Records from a collection
######
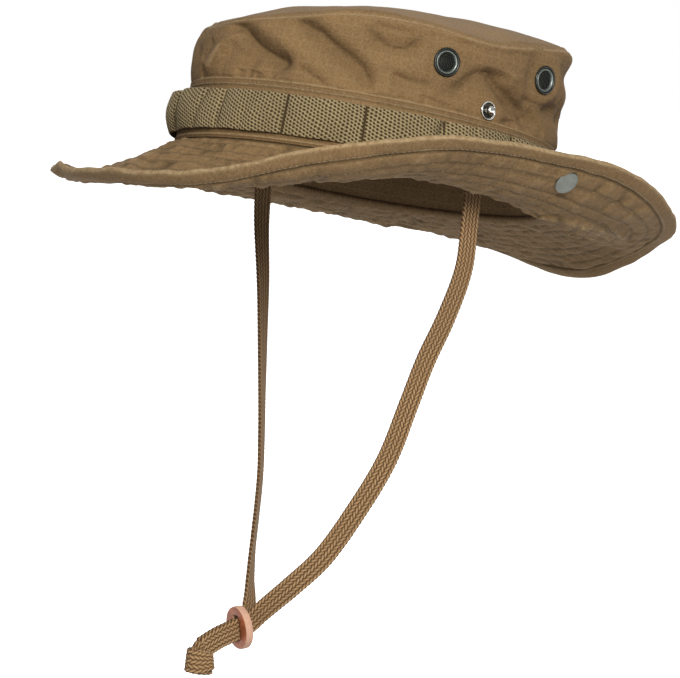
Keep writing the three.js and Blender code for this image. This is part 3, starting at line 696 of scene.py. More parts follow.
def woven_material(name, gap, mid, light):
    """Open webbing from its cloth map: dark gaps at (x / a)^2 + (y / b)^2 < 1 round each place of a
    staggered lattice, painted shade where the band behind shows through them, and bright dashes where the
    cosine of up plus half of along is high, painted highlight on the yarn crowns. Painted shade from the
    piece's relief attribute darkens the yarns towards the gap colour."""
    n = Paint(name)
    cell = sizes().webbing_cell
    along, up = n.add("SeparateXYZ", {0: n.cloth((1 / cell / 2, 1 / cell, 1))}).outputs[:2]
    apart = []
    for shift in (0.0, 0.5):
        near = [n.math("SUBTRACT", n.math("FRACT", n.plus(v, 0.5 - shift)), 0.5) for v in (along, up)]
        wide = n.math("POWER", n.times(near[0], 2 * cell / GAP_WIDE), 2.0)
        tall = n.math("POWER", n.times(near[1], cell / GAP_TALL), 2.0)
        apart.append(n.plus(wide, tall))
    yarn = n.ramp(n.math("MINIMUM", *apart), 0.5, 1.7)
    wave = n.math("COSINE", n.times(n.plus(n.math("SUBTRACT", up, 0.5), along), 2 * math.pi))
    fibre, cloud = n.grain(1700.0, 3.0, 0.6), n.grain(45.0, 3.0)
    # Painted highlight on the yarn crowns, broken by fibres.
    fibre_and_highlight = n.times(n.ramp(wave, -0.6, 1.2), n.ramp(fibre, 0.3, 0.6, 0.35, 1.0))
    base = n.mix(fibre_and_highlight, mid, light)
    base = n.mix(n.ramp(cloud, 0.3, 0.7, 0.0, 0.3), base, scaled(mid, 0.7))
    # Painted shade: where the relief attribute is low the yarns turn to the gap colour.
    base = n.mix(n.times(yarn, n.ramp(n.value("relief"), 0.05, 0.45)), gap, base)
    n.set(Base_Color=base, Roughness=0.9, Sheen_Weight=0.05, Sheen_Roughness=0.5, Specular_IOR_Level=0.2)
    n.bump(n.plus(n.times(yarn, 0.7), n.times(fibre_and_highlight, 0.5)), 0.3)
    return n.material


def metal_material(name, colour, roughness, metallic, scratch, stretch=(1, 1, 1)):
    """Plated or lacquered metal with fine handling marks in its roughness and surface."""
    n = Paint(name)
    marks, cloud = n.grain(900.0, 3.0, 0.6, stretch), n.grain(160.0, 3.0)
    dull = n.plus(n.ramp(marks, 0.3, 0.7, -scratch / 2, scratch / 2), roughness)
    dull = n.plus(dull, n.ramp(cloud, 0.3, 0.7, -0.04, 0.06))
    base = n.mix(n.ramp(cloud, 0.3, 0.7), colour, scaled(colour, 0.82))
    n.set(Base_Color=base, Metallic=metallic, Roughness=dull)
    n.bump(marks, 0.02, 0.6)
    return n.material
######
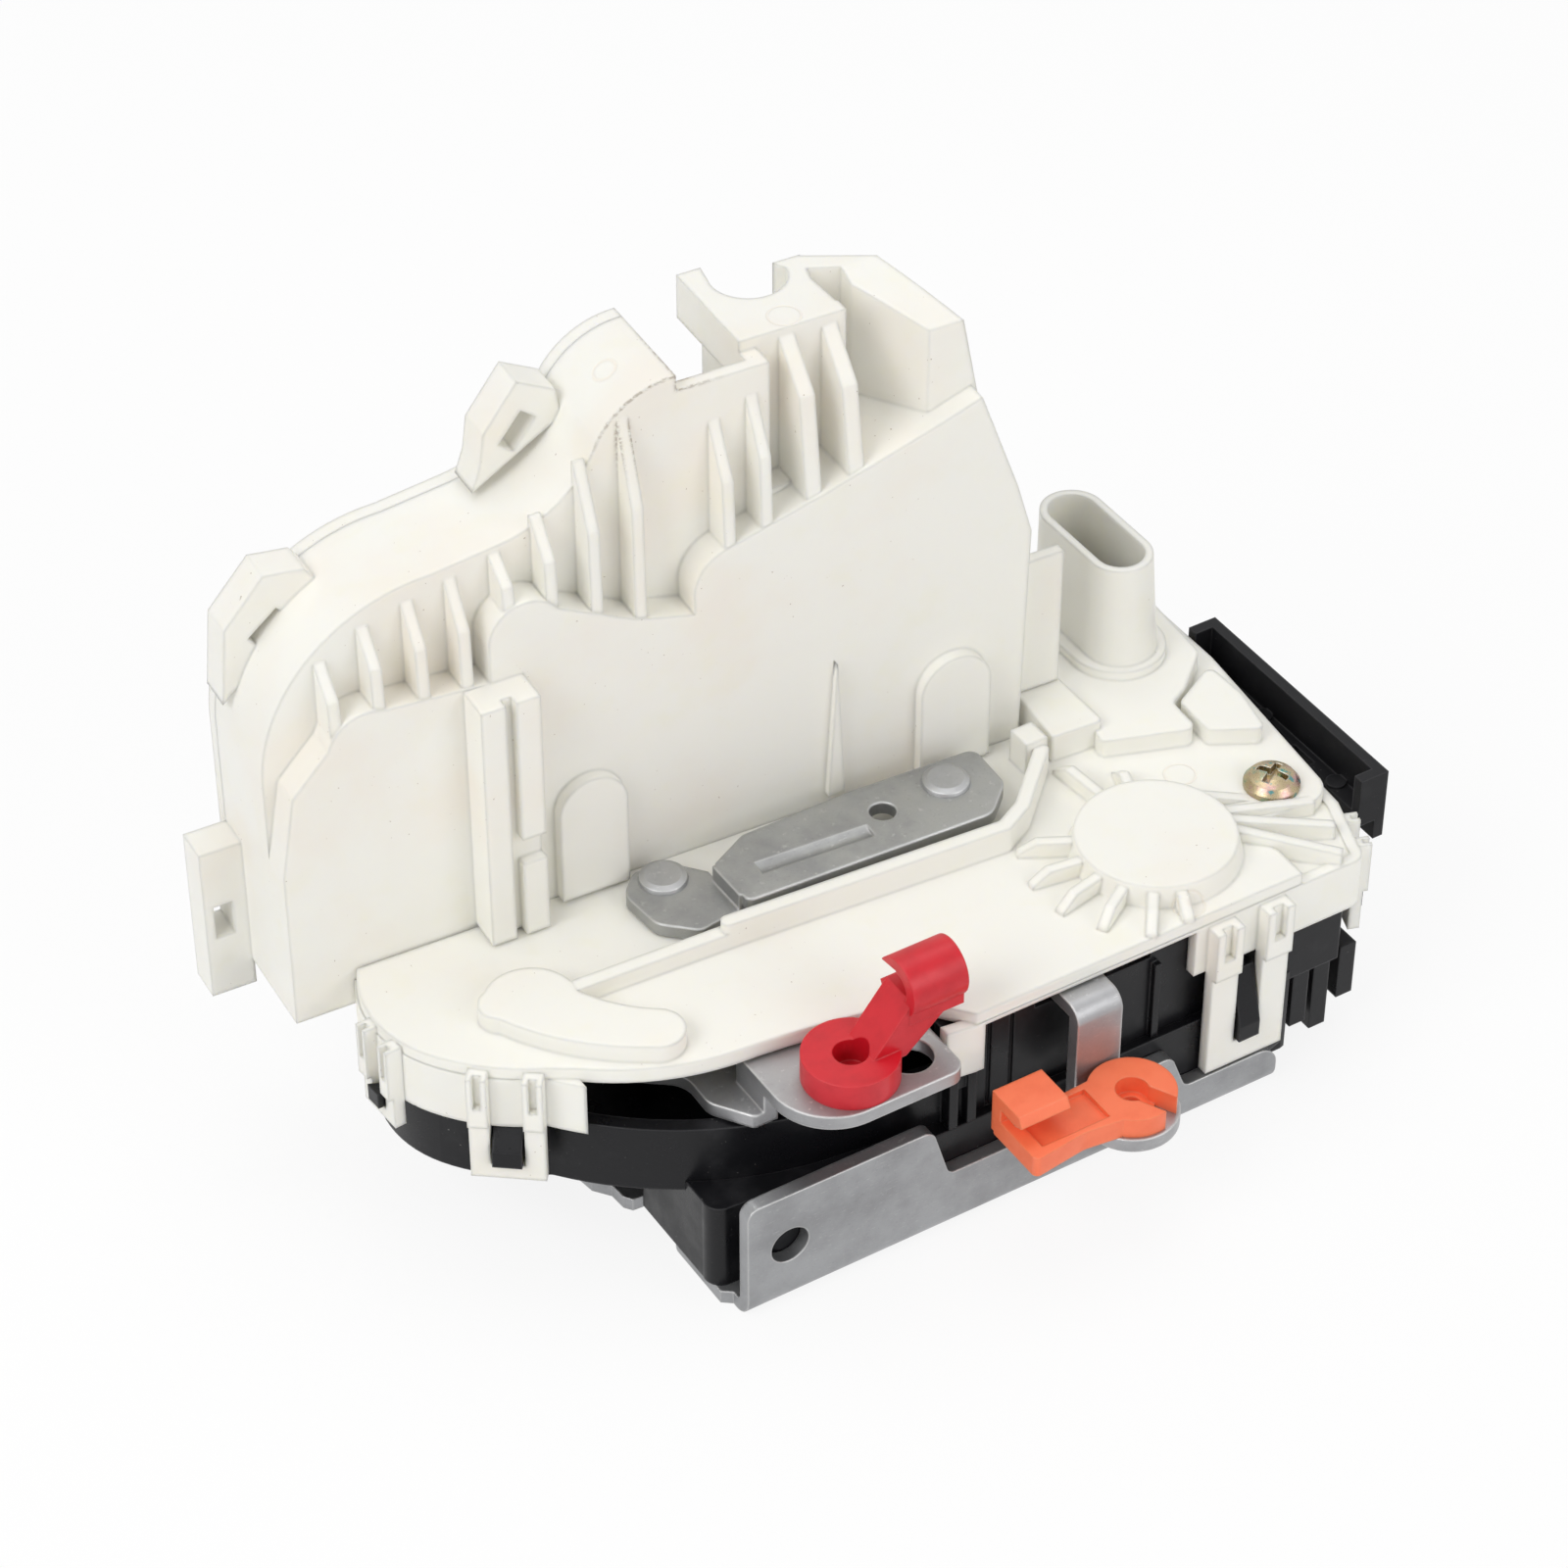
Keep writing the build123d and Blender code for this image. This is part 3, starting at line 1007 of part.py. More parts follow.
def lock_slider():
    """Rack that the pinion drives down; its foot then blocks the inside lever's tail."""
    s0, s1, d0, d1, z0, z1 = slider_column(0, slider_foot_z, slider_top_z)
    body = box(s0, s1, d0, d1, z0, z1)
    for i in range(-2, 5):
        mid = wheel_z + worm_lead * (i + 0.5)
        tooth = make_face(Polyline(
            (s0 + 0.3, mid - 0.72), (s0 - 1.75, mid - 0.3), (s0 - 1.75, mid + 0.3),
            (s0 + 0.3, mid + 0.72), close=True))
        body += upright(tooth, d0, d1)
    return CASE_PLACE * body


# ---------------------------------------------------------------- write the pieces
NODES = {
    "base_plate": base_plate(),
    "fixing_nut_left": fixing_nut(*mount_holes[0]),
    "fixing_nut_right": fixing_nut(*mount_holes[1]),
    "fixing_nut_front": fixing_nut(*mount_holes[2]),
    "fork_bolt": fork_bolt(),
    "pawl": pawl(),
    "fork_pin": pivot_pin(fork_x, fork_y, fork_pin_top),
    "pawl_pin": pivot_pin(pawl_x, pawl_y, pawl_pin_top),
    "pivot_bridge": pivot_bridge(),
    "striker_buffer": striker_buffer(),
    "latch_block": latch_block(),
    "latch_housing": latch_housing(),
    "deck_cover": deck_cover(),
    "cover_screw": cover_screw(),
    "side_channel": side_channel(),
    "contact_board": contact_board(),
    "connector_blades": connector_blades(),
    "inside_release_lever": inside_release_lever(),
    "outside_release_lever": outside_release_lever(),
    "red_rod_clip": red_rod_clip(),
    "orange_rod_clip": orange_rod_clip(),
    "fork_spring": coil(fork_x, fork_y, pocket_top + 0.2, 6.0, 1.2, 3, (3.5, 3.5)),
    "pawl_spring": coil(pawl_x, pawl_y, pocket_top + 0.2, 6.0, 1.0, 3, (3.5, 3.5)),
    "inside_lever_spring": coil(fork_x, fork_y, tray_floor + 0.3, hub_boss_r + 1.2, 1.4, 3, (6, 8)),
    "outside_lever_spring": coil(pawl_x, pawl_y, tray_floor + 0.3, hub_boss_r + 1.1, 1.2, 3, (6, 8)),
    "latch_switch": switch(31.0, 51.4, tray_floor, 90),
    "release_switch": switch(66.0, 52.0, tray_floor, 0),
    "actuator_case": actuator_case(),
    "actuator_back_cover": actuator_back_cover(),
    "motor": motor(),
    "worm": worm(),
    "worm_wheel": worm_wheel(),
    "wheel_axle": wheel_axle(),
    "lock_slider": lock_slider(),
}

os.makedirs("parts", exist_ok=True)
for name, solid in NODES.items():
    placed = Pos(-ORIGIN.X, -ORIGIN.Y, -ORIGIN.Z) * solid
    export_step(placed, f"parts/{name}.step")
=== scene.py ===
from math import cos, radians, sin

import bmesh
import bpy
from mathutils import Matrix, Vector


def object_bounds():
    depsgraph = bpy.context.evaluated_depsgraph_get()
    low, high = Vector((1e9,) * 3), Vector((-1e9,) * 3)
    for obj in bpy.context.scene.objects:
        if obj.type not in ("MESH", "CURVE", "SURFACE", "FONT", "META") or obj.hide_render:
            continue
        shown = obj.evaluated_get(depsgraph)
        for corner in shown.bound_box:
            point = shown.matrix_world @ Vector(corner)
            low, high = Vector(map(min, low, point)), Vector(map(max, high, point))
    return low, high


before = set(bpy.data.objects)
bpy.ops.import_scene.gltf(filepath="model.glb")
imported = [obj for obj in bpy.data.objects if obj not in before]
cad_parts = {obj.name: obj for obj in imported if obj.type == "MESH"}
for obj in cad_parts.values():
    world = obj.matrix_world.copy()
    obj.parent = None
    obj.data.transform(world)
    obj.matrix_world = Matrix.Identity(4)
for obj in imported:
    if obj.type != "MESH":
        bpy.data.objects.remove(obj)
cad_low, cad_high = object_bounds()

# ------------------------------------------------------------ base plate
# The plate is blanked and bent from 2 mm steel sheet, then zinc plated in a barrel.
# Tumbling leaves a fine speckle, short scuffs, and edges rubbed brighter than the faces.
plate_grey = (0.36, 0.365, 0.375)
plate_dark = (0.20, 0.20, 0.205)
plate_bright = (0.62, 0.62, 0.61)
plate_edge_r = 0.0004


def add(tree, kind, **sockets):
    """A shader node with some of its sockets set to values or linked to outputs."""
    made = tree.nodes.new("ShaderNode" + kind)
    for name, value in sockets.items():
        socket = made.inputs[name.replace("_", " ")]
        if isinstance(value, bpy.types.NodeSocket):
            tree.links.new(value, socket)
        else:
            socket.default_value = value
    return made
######
Copy exactly the lines from the line with "for name, solid" up to and including the line with "plate_edge_r = 0.0004", and no other lines.

for name, solid in NODES.items():
    placed = Pos(-ORIGIN.X, -ORIGIN.Y, -ORIGIN.Z) * solid
    export_step(placed, f"parts/{name}.step")
=== scene.py ===
from math import cos, radians, sin

import bmesh
import bpy
from mathutils import Matrix, Vector


def object_bounds():
    depsgraph = bpy.context.evaluated_depsgraph_get()
    low, high = Vector((1e9,) * 3), Vector((-1e9,) * 3)
    for obj in bpy.context.scene.objects:
        if obj.type not in ("MESH", "CURVE", "SURFACE", "FONT", "META") or obj.hide_render:
            continue
        shown = obj.evaluated_get(depsgraph)
        for corner in shown.bound_box:
            point = shown.matrix_world @ Vector(corner)
            low, high = Vector(map(min, low, point)), Vector(map(max, high, point))
    return low, high


before = set(bpy.data.objects)
bpy.ops.import_scene.gltf(filepath="model.glb")
imported = [obj for obj in bpy.data.objects if obj not in before]
cad_parts = {obj.name: obj for obj in imported if obj.type == "MESH"}
for obj in cad_parts.values():
    world = obj.matrix_world.copy()
    obj.parent = None
    obj.data.transform(world)
    obj.matrix_world = Matrix.Identity(4)
for obj in imported:
    if obj.type != "MESH":
        bpy.data.objects.remove(obj)
cad_low, cad_high = object_bounds()

# ------------------------------------------------------------ base plate
# The plate is blanked and bent from 2 mm steel sheet, then zinc plated in a barrel.
# Tumbling leaves a fine speckle, short scuffs, and edges rubbed brighter than the faces.
plate_grey = (0.36, 0.365, 0.375)
plate_dark = (0.20, 0.20, 0.205)
plate_bright = (0.62, 0.62, 0.61)
plate_edge_r = 0.0004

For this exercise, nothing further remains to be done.